I want to be careful not to overread a single policy announcement. This is based on Bloomberg's reporting of a plan that is still being prepared, not a fully implemented program. Plans change. Funding gets redirected. Five-year projections in any domain carry substantial uncertainty, and five-year projections for a technology sector moving as fast as AI carry more uncertainty than most.
But the direction is clear enough to warrant serious attention from anyone working in or adjacent to this field. The assumption that frontier AI research is primarily a US and European endeavor, with China as a fast follower, seems increasingly worth questioning.

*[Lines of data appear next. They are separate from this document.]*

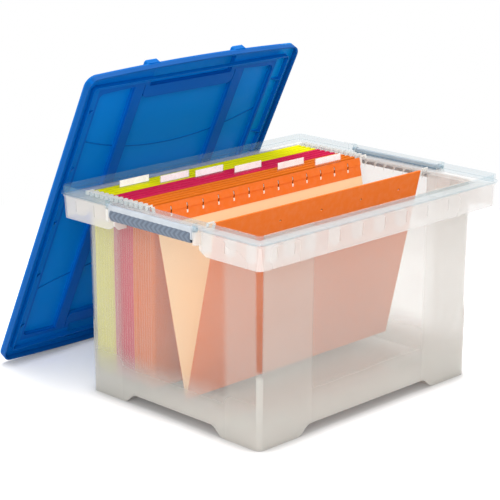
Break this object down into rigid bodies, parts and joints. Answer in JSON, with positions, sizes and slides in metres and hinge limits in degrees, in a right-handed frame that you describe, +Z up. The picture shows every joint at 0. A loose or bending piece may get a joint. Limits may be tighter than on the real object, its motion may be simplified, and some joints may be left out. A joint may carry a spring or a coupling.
{
  "type": "portable file box",
  "caption": "Clear file tub with flip-up side handles, a loose blue lid leaning on its back rim, and coloured hanging folders on its inner rails.",
  "frame": {"origin": "bottom centre of the whole set's bounding box, on the floor, with the lid standing against the back of the tub", "axes": "+X along the folders and the tub's long side, +Y from the tub's front to its back and the leaning lid, +Z up"},
  "size_m": [0.466, 0.5098, 0.4311],
  "materials": {
    "tub": "milky clear moulded plastic",
    "lid": "translucent blue moulded plastic",
    "handle_bar": "smooth grey plastic",
    "grip": "soft matte slate-grey sleeve",
    "paper_yellow": "bright yellow card",
    "paper_red": "pinkish red card",
    "paper_orange": "orange card",
    "paper_open": "bright orange card",
    "rod": "white-coated flat steel",
    "tab": "clear plastic",
    "label": "white card"
  },
  "bodies": {
    "tub": {"tub": "tub"},
    "lid": {"lid": "lid"},
    "handle_left": {"handle_bar_left": "handle_bar", "handle_grip_left": "grip"},
    "handle_right": {"handle_bar_right": "handle_bar", "handle_grip_right": "grip"},
    "folder_01": {"folder_01_yellow": "paper_yellow", "rods_01": "rod"},
    "folder_02": {"folder_02_yellow": "paper_yellow", "rods_02": "rod", "tab_02": "tab", "label_02": "label"},
    "folder_03": {"folder_03_yellow": "paper_yellow", "rods_03": "rod"},
    "folder_04": {"folder_04_yellow": "paper_yellow", "rods_04": "rod", "tab_04": "tab", "label_04": "label"},
    "folder_05": {"folder_05_red": "paper_red", "rods_05": "rod", "tab_05": "tab", "label_05": "label"},
    "folder_06": {"folder_06_red": "paper_red", "rods_06": "rod"},
    "folder_07": {"folder_07_red": "paper_red", "rods_07": "rod", "tab_07": "tab", "label_07": "label"},
    "folder_08": {"folder_08_red": "paper_red", "rods_08": "rod"},
    "folder_09": {"folder_09_orange": "paper_orange", "rods_09": "rod"},
    "folder_10": {"folder_10_orange": "paper_orange", "rods_10": "rod", "tab_10": "tab", "label_10": "label"},
    "folder_11": {"folder_11_orange": "paper_orange", "rods_11": "rod"},
    "folder_12": {"folder_12_orange": "paper_orange", "rods_12": "rod", "tab_12": "tab", "label_12": "label"},
    "open_rear": {"open_folder_rear": "paper_open", "open_rod_rear": "rod"},
    "open_front": {"open_folder_front": "paper_open", "open_rod_front": "rod"}
  },
  "joints": [
    {"name": "handle_left_flip", "type": "hinge", "parent": "tub", "child": "handle_left", "pos_m": [-0.2275, -0.07393, 0.268], "axis": [0, 1, 0], "range_deg": [0, 180]},
    {"name": "handle_right_flip", "type": "hinge", "parent": "tub", "child": "handle_right", "pos_m": [0.2275, -0.07393, 0.268], "axis": [0, -1, 0], "range_deg": [0, 180]},
    {"name": "lid_lift", "type": "slide", "parent": "tub", "child": "lid", "axis": [0, 0, 1], "range_m": [0, 0.3]},
    {"name": "folder_01_lift", "type": "slide", "parent": "tub", "child": "folder_01", "axis": [0, 0, 1], "range_m": [0, 0.055]},
    {"name": "folder_02_lift", "type": "slide", "parent": "tub", "child": "folder_02", "axis": [0, 0, 1], "range_m": [0, 0.075]},
    {"name": "folder_03_lift", "type": "slide", "parent": "tub", "child": "folder_03", "axis": [0, 0, 1], "range_m": [0, 0.092]},
    {"name": "folder_04_lift", "type": "slide", "parent": "tub", "child": "folder_04", "axis": [0, 0, 1], "range_m": [0, 0.11]},
    {"name": "folder_05_lift", "type": "slide", "parent": "tub", "child": "folder_05", "axis": [0, 0, 1], "range_m": [0, 0.13]},
    {"name": "folder_06_lift", "type": "slide", "parent": "tub", "child": "folder_06", "axis": [0, 0, 1], "range_m": [0, 0.28]},
    {"name": "folder_07_lift", "type": "slide", "parent": "tub", "child": "folder_07", "axis": [0, 0, 1], "range_m": [0, 0.28]},
    {"name": "folder_08_lift", "type": "slide", "parent": "tub", "child": "folder_08", "axis": [0, 0, 1], "range_m": [0, 0.28]},
    {"name": "folder_09_lift", "type": "slide", "parent": "tub", "child": "folder_09", "axis": [0, 0, 1], "range_m": [0, 0.28]},
    {"name": "folder_10_lift", "type": "slide", "parent": "tub", "child": "folder_10", "axis": [0, 0, 1], "range_m": [0, 0.28]},
    {"name": "folder_11_lift", "type": "slide", "parent": "tub", "child": "folder_11", "axis": [0, 0, 1], "range_m": [0, 0.28]},
    {"name": "folder_12_lift", "type": "slide", "parent": "tub", "child": "folder_12", "axis": [0, 0, 1], "range_m": [0, 0.28]},
    {"name": "open_folder_lift", "type": "slide", "parent": "tub", "child": "open_rear", "axis": [0, 0, 1], "range_m": [0, 0.28]},
    {"name": "open_folder_fold", "type": "hinge", "parent": "open_rear", "child": "open_front", "pos_m": [0, -0.09238, 0.02925], "axis": [-1, 0, 0], "range_deg": [0, 24]}
  ]
}
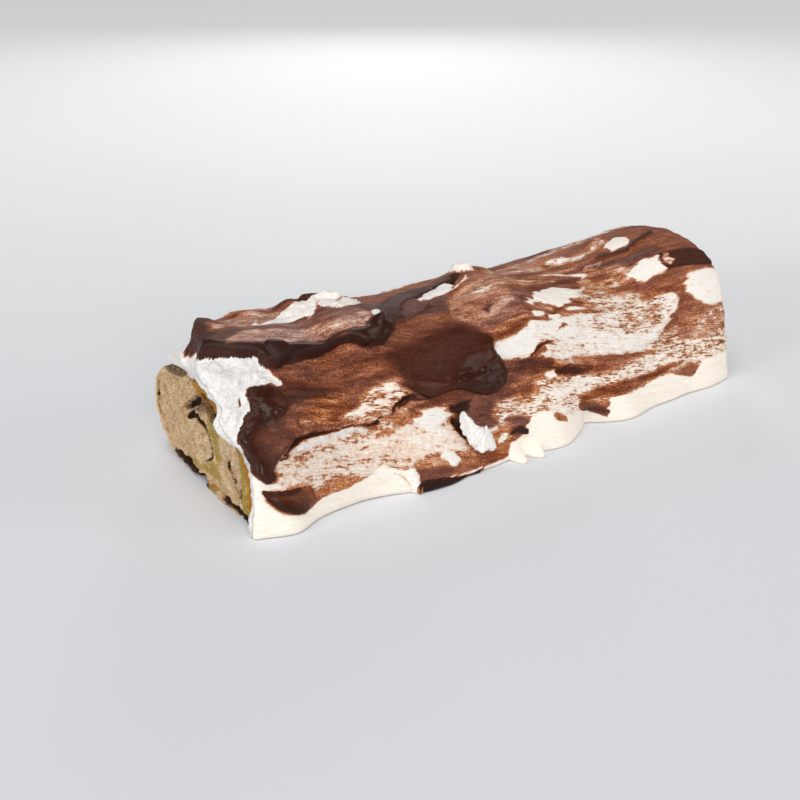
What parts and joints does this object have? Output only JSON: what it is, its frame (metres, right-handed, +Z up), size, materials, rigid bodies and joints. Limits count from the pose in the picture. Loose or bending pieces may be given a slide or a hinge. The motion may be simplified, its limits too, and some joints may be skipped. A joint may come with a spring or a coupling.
{
  "type": "yule log cake",
  "caption": "Long rolled sponge cake with filling, cream coat and streaky chocolate glaze, cut at the ends to show the spiral; lies flat to be sliced and served.",
  "frame": {"origin": "under the middle of the cake, on the surface it rests on", "axes": "+X along the log, away from the cut end that faces -X; -Y is the front with the loose curl of cream; +Z up"},
  "size_m": [0.32, 0.1521, 0.0842],
  "materials": {
    "sponge": "matte",
    "filling": "matte",
    "cream": "satin",
    "chocolate": "gloss"
  },
  "bodies": {
    "root": {"sponge_sheet": "sponge", "filling": "filling", "cream_coat": "cream", "chocolate_glaze": "chocolate", "cream_curl": "cream"}
  },
  "joints": []
}
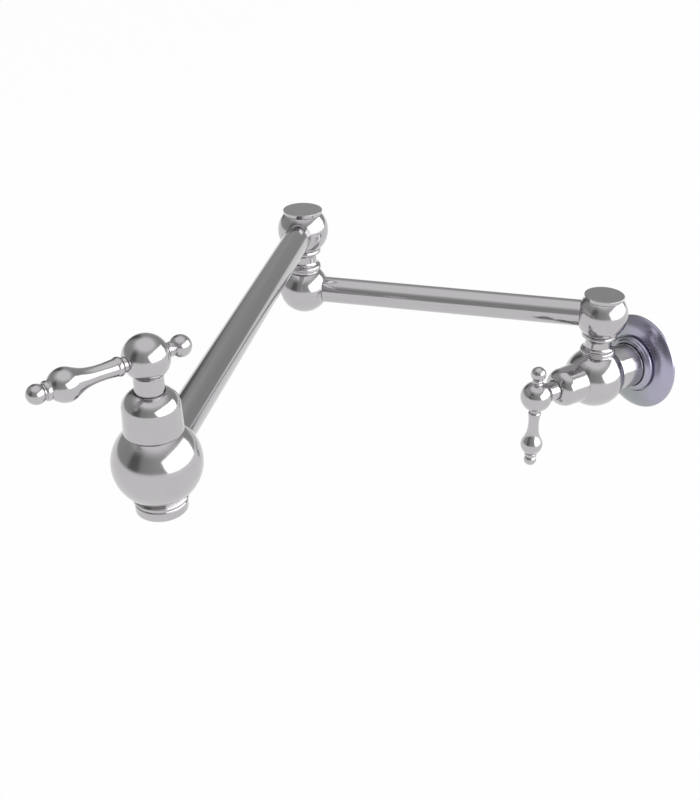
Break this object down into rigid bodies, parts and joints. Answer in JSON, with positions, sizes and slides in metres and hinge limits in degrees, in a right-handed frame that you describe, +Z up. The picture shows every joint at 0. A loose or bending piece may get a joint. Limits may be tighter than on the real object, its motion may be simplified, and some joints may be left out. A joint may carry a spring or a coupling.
{
  "type": "wall mounted pot filler",
  "caption": "Double-jointed swing-arm tap that reaches out from a wall, with a lever valve at the wall and another over the spout.",
  "frame": {"origin": "where the axis of the threaded inlet meets the finished wall", "axes": "+Y into the wall along the inlet, +Z up, +X to the right of someone who faces the wall; the wall is the plane Y = 0"},
  "size_m": [0.2692, 0.473, 0.221],
  "materials": {
    "polished_metal": "polished",
    "brushed_tube": "finely brushed",
    "brass": "machined",
    "stainless_steel": "satin",
    "ceramic": "lapped",
    "rubber": "matte",
    "black_plastic": "satin",
    "grey_plastic": "moulded"
  },
  "bodies": {
    "base": {"wall_flange": "polished_metal", "wall_gasket": "rubber", "flange_o_ring": "rubber", "inlet_shank": "polished_metal", "inlet_seal": "rubber", "wall_valve_body": "polished_metal", "wall_cartridge_seal": "rubber", "wall_fixed_disc": "ceramic", "wall_cartridge": "brass", "wall_cartridge_o_ring": "rubber", "wall_bonnet": "polished_metal", "wall_swivel_post": "polished_metal", "wall_swivel_post_seal": "rubber", "wall_swivel_o_rings": "rubber", "wall_swivel_thrust_washer": "black_plastic", "wall_swivel_retaining_washer": "stainless_steel", "wall_swivel_retaining_screw": "stainless_steel"},
    "wall_handle": {"wall_turning_disc": "ceramic", "wall_stem": "brass", "wall_stem_o_rings": "rubber", "wall_stem_clip": "stainless_steel", "wall_handle_hub": "polished_metal", "wall_handle_lever": "polished_metal", "wall_handle_finial": "polished_metal", "wall_handle_grub_screw": "stainless_steel"},
    "inner_arm": {"wall_swivel_head": "polished_metal", "wall_swivel_cap": "polished_metal", "inner_arm_tube": "brushed_tube", "elbow_body": "polished_metal", "elbow_swivel_post": "polished_metal", "elbow_swivel_post_seal": "rubber", "elbow_swivel_o_rings": "rubber", "elbow_swivel_thrust_washer": "black_plastic", "elbow_swivel_retaining_washer": "stainless_steel", "elbow_swivel_retaining_screw": "stainless_steel"},
    "outer_arm": {"elbow_swivel_head": "polished_metal", "elbow_swivel_cap": "polished_metal", "outer_arm_tube": "brushed_tube", "spout_valve_body": "polished_metal", "spout_cartridge_seal": "rubber", "spout_fixed_disc": "ceramic", "spout_cartridge": "brass", "spout_cartridge_o_ring": "rubber", "spout_bonnet": "polished_metal", "aerator_housing": "polished_metal", "aerator_insert": "grey_plastic", "aerator_screens": "stainless_steel", "aerator_seal": "rubber", "outlet_o_ring": "rubber"},
    "spout_handle": {"spout_turning_disc": "ceramic", "spout_stem": "brass", "spout_stem_o_rings": "rubber", "spout_stem_clip": "stainless_steel", "spout_handle_hub": "polished_metal", "spout_handle_lever": "polished_metal", "spout_handle_finial": "polished_metal", "spout_handle_grub_screw": "stainless_steel"}
  },
  "joints": [
    {"name": "wall_handle_turn", "type": "hinge", "parent": "base", "child": "wall_handle", "pos_m": [0, -0.0457, 0], "axis": [0, -1, 0], "range_deg": [0, 90]},
    {"name": "wall_swing", "type": "hinge", "parent": "base", "child": "inner_arm", "pos_m": [0, -0.0457, 0.05002], "axis": [0, 0, 1], "range_deg": [-44.6, 135.4]},
    {"name": "elbow_swing", "type": "hinge", "parent": "inner_arm", "child": "outer_arm", "pos_m": [-0.15665, -0.20017, 0.09595], "axis": [0, 0, 1], "continuous": true},
    {"name": "spout_handle_turn", "type": "hinge", "parent": "outer_arm", "child": "spout_handle", "pos_m": [0.07209, -0.41573, 0.15205], "axis": [0, 0, 1], "range_deg": [0, 90]}
  ]
}
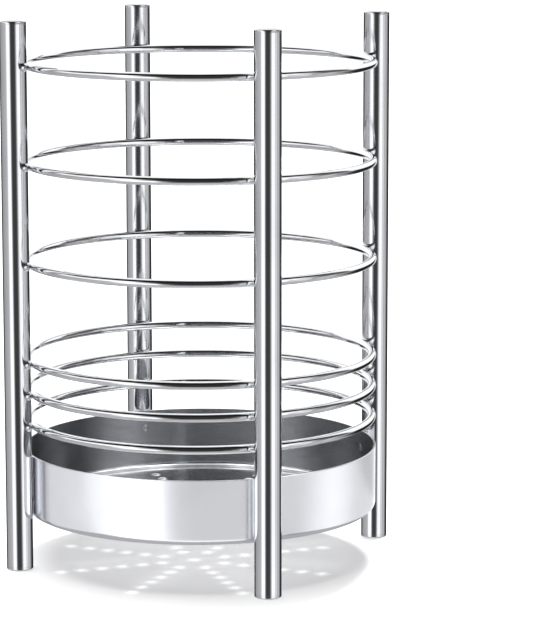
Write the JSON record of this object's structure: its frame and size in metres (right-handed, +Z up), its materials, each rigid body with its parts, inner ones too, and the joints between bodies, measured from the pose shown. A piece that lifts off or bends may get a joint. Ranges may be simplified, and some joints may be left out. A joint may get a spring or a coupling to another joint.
{
  "type": "utensil holder",
  "caption": "Round open basket of polished steel hoops between upright posts, with a raised drain pan at the bottom, for utensils standing upright.",
  "frame": {"origin": "on the counter, in the middle between the four posts, level with the underside of the feet", "axes": "+Z up along the posts; -Y is the front; the posts stand on the diagonals between the X and Y axes"},
  "size_m": [0.127, 0.127, 0.195],
  "materials": {
    "polished_tube": "mirror polished stainless steel tube, very fine lengthwise polishing lines",
    "polished_cap": "polished stainless steel plug, faintly turned end face, rounded edge",
    "polished_wire": "electropolished stainless steel round wire",
    "drawn_sheet": "drawn stainless steel sheet, outside mirror polished, inside satin",
    "weld_metal": "small stainless steel weld beads, polished over"
  },
  "bodies": {
    "root": {"post_front_left": "polished_tube", "post_front_right": "polished_tube", "post_back_left": "polished_tube", "post_back_right": "polished_tube", "top_cap_front_left": "polished_cap", "top_cap_front_right": "polished_cap", "top_cap_back_left": "polished_cap", "top_cap_back_right": "polished_cap", "foot_front_left": "polished_cap", "foot_front_right": "polished_cap", "foot_back_left": "polished_cap", "foot_back_right": "polished_cap", "low_hoop_bottom": "polished_wire", "low_hoop_middle": "polished_wire", "low_hoop_top": "polished_wire", "high_hoop_bottom": "polished_wire", "high_hoop_middle": "polished_wire", "high_hoop_top": "polished_wire", "drain_pan": "drawn_sheet", "hoop_welds": "weld_metal", "pan_welds": "weld_metal"}
  },
  "joints": []
}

If I were designing the follow-up coverage on this story, the questions I would want answered are fairly specific. First, what is the semiconductor procurement strategy? The export control environment means that the effective compute capacity of this infrastructure depends heavily on what hardware actually gets deployed. Second, how much of this is directed toward specific research programs versus general-purpose commercial cloud capacity? Those are very different things with very different implications for research output. Third, what are the energy infrastructure commitments that accompany this? Data centers at this scale require sustained power delivery, and the locations chosen for the buildout will reflect both grid capacity and cooling constraints.
None of those questions have clear public answers right now. The reporting we have is, in a way, the headline number and the strategic framing. The operational details that would let us assess whether this translates into genuine research capability remain opaque.
That opacity is itself worth noting. It makes confident claims in either direction, that this definitely will or definitely will not reshape the AI research landscape, premature. What it does do is establish a clear prior: when a government commits $295 billion to infrastructure over five years, the null hypothesis that nothing changes is probably not the right starting point.